**Data lines**
§ §
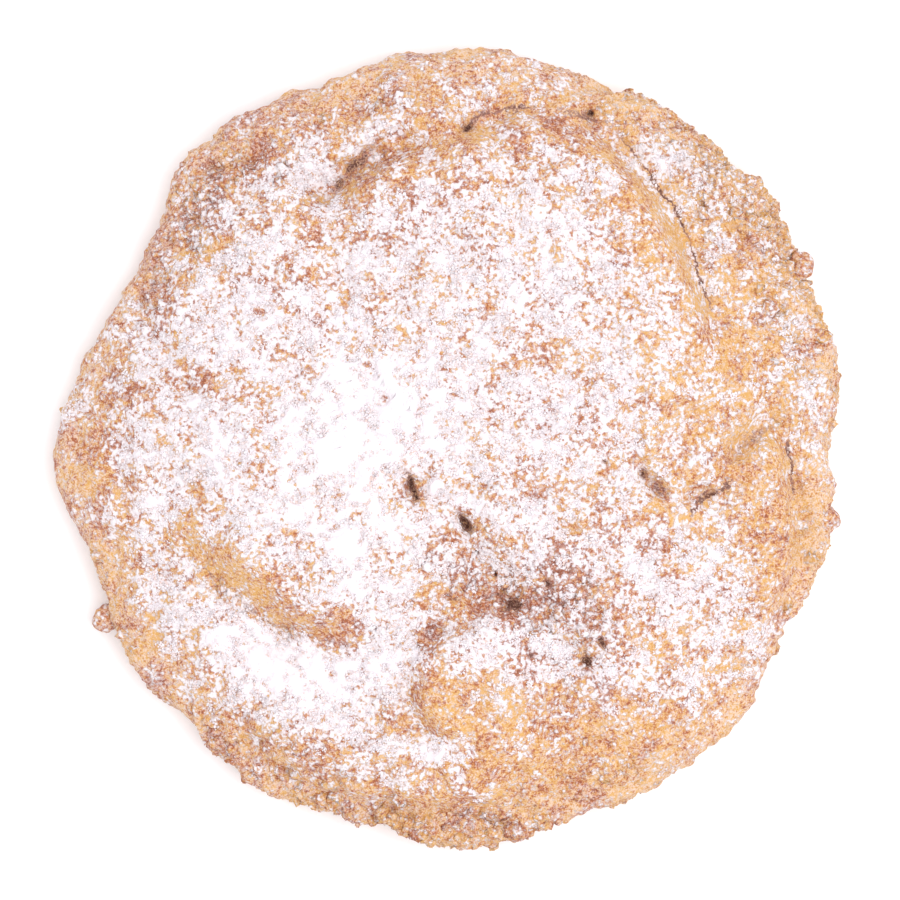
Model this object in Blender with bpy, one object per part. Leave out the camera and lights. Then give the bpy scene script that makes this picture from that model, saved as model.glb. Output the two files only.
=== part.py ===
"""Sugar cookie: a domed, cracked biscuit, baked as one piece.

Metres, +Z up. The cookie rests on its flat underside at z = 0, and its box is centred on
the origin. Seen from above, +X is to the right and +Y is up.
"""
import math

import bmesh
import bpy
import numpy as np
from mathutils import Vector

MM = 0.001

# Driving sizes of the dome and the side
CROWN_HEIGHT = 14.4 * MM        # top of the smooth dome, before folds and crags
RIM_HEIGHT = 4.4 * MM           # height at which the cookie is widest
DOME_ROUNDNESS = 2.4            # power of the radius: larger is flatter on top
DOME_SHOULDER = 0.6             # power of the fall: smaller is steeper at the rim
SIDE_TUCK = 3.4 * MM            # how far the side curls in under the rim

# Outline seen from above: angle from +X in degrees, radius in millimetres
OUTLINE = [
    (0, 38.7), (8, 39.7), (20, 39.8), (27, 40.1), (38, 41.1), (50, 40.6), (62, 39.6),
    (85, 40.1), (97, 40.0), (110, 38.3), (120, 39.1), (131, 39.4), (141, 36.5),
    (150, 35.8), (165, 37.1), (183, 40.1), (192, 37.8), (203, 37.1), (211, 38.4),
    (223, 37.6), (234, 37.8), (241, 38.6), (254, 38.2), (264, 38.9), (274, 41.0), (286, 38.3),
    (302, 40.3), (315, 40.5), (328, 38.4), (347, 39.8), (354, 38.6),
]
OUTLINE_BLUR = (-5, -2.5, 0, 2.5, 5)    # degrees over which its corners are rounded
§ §
**What you are asked to do**
Please write out exactly the lines from the start of the data through the line that contains "SIDE_TUCK = 3.4", both ends included, and nothing else.

**Finished answer**
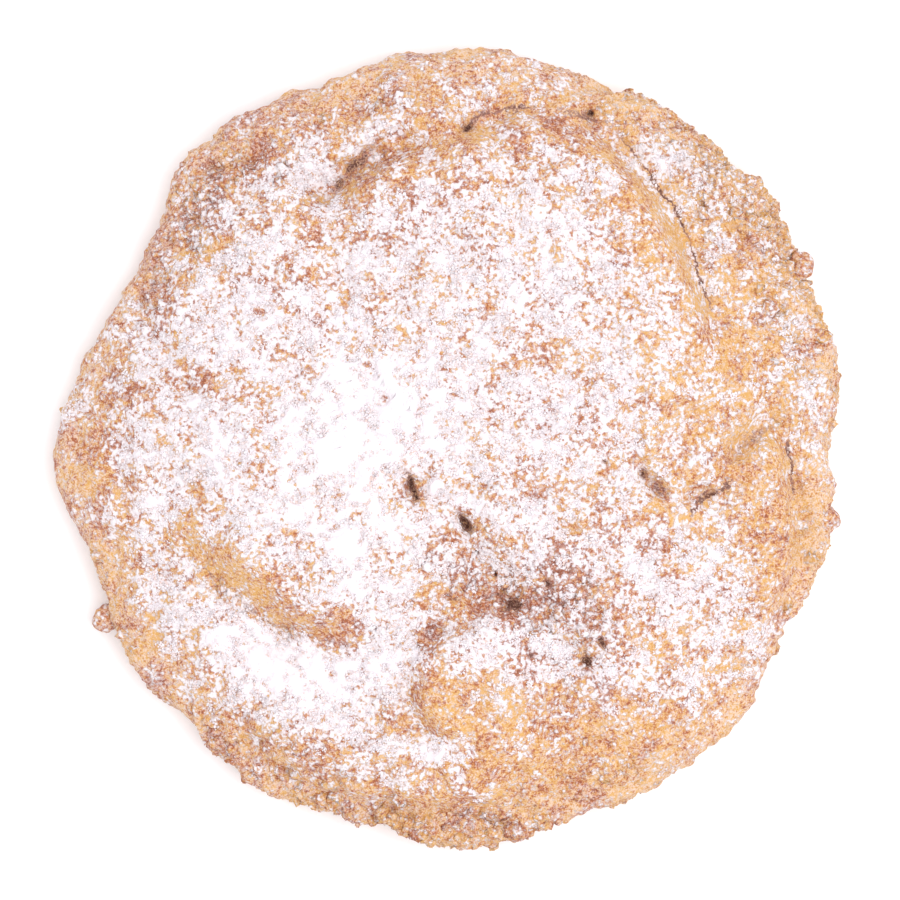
Model this object in Blender with bpy, one object per part. Leave out the camera and lights. Then give the bpy scene script that makes this picture from that model, saved as model.glb. Output the two files only.
=== part.py ===
"""Sugar cookie: a domed, cracked biscuit, baked as one piece.

Metres, +Z up. The cookie rests on its flat underside at z = 0, and its box is centred on
the origin. Seen from above, +X is to the right and +Y is up.
"""
import math

import bmesh
import bpy
import numpy as np
from mathutils import Vector

MM = 0.001

# Driving sizes of the dome and the side
CROWN_HEIGHT = 14.4 * MM        # top of the smooth dome, before folds and crags
RIM_HEIGHT = 4.4 * MM           # height at which the cookie is widest
DOME_ROUNDNESS = 2.4            # power of the radius: larger is flatter on top
DOME_SHOULDER = 0.6             # power of the fall: smaller is steeper at the rim
SIDE_TUCK = 3.4 * MM            # how far the side curls in under the rim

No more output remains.